- Aim of the exercise
Extract all lines that hold "handed" from the records below.

- Material shown
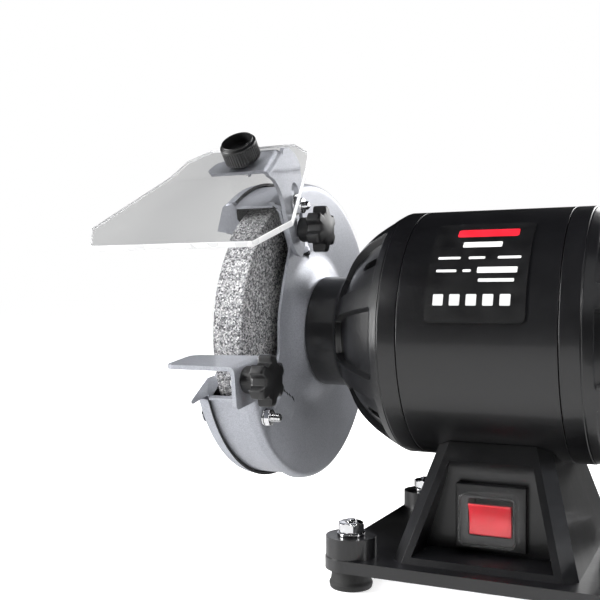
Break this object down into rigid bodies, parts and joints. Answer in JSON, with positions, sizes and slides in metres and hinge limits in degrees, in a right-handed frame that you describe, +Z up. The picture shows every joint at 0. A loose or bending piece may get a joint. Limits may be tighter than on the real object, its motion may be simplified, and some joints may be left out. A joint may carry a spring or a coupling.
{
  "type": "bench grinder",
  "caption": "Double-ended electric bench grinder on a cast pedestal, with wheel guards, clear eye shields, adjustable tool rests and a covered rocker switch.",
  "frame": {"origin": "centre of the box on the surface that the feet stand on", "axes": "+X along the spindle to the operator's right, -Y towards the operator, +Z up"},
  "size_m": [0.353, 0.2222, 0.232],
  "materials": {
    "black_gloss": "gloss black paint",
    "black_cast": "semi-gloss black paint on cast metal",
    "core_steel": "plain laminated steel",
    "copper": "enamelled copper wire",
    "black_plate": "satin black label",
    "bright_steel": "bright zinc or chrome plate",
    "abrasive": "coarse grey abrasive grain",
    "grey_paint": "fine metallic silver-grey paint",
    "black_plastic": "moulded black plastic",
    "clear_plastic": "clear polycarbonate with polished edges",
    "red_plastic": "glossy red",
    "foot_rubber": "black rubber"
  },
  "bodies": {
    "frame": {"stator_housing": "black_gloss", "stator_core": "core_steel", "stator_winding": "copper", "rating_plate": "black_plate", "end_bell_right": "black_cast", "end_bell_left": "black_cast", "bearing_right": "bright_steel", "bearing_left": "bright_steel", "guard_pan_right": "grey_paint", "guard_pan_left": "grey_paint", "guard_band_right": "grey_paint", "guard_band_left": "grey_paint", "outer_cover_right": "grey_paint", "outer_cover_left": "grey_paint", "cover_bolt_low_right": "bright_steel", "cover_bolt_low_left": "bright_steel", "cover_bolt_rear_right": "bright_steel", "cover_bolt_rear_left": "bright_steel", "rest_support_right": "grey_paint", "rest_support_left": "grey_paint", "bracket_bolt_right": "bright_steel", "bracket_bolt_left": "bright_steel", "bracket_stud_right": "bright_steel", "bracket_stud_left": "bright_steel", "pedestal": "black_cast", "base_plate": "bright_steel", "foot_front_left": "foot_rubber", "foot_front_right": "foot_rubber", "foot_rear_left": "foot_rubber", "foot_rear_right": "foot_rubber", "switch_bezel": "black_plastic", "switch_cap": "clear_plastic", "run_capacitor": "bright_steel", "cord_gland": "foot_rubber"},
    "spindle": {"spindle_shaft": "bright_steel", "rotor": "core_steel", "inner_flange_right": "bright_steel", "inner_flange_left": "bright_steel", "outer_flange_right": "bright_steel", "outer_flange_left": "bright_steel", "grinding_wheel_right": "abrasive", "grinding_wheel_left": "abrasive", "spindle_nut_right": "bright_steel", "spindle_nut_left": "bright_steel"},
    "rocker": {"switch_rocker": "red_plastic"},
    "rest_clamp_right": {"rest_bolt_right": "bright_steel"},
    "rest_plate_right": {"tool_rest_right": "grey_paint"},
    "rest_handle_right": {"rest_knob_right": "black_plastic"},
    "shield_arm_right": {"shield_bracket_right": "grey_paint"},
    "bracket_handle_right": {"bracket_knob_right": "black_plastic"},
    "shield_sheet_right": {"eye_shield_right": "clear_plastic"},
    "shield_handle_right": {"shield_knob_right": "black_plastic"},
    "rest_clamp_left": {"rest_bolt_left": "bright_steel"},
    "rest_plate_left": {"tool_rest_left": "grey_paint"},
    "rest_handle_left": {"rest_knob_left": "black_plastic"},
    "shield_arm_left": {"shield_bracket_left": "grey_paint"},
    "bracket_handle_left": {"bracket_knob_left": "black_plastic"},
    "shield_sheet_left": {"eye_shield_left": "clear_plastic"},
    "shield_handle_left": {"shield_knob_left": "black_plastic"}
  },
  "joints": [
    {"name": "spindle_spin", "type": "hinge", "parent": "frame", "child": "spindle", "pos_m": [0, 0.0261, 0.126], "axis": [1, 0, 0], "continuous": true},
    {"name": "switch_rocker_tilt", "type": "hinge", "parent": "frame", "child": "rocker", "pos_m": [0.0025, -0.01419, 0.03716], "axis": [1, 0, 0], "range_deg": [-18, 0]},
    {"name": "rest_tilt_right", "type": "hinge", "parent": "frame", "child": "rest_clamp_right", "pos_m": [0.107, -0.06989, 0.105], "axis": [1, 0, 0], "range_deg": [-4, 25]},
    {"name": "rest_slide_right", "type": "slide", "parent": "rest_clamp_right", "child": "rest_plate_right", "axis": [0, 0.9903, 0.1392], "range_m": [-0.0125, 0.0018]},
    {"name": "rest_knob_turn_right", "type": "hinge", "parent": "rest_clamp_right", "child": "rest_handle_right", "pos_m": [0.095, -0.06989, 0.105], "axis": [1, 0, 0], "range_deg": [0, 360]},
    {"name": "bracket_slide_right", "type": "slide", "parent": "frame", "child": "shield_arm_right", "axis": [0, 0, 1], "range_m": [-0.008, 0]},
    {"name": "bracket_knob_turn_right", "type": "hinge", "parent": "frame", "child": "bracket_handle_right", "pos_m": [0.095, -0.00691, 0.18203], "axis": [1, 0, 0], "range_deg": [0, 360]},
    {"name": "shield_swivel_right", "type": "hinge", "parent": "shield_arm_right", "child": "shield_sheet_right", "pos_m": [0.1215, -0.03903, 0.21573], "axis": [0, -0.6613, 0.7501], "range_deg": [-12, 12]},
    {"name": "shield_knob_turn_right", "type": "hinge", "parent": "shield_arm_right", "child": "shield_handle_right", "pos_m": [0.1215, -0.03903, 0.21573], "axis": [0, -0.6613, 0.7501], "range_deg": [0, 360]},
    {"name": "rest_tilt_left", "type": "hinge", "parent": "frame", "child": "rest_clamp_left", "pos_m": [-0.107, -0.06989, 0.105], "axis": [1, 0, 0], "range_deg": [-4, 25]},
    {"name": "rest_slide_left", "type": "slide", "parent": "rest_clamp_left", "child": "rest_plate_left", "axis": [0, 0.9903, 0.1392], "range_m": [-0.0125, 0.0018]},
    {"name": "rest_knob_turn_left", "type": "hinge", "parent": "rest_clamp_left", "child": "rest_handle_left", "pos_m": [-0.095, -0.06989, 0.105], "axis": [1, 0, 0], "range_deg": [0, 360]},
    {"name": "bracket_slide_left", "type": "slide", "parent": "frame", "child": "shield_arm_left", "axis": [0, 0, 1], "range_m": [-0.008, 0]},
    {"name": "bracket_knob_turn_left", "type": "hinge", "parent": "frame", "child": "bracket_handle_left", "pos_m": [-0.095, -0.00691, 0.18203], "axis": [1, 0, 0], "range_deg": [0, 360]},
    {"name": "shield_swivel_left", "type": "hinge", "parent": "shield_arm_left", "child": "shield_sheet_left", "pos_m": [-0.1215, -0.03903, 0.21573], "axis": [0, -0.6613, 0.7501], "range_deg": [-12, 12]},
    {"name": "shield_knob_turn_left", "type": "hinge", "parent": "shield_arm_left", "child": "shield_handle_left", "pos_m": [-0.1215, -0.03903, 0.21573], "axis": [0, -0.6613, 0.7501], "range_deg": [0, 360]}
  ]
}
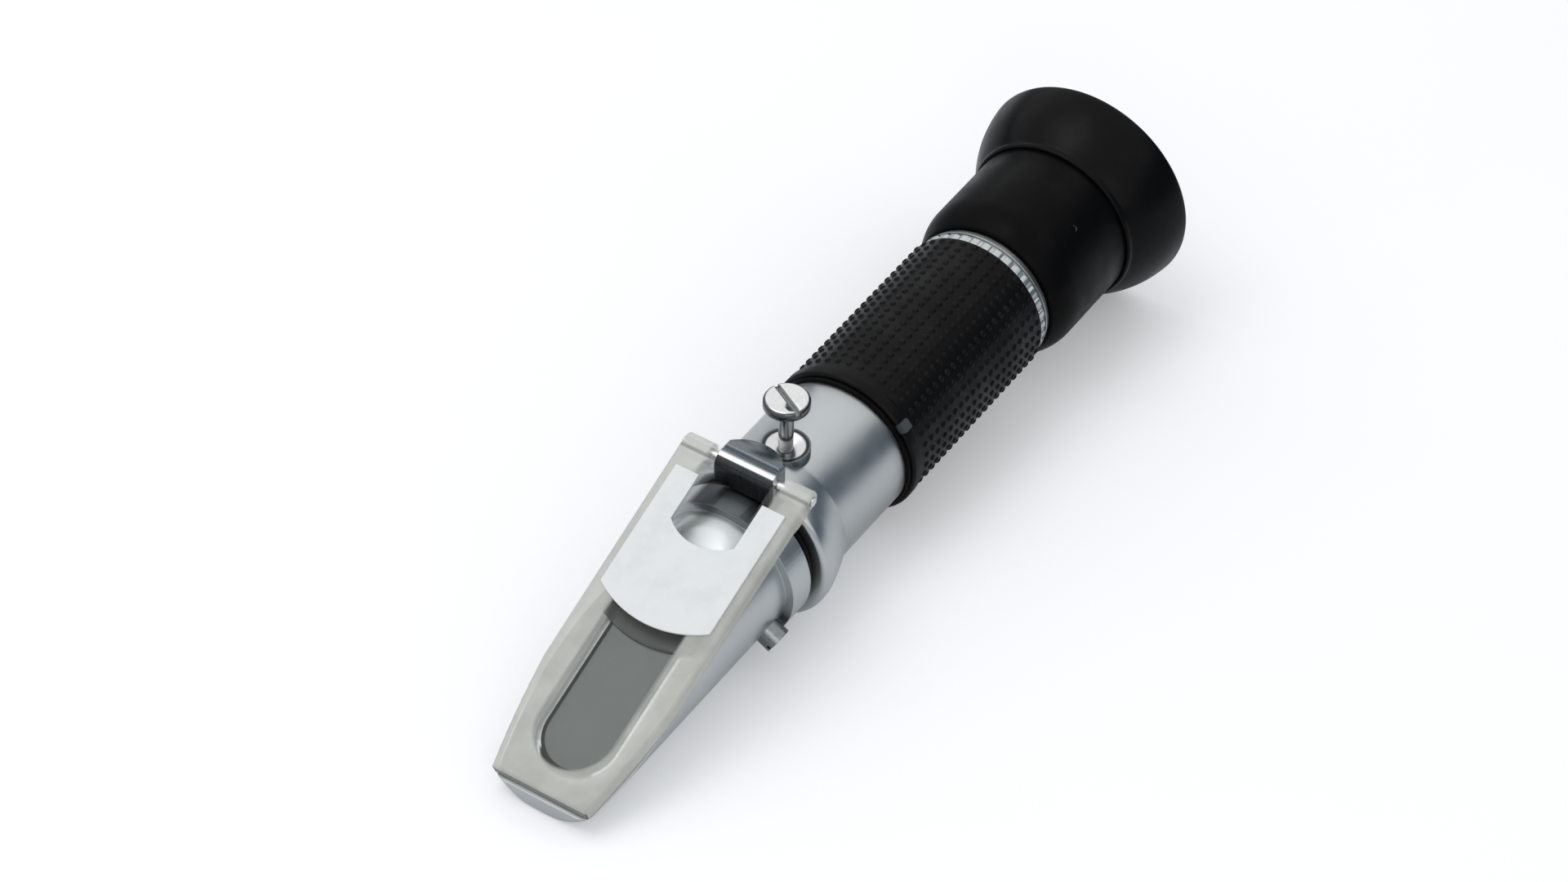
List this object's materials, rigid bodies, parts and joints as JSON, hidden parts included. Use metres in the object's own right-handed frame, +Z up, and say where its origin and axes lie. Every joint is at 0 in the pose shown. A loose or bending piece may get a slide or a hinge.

- Expected output
Break this object down into rigid bodies, parts and joints. Answer in JSON, with positions, sizes and slides in metres and hinge limits in degrees, in a right-handed frame that you describe, +Z up. The picture shows every joint at 0. A loose or bending piece may get a joint. Limits may be tighter than on the real object, its motion may be simplified, and some joints may be left out. A joint may carry a spring or a coupling.
List this object's materials, rigid bodies, parts and joints as JSON, hidden parts included. Use metres in the object's own right-handed frame, +Z up, and say where its origin and axes lie. Every joint is at 0 in the pose shown. A loose or bending piece may get a slide or a hinge.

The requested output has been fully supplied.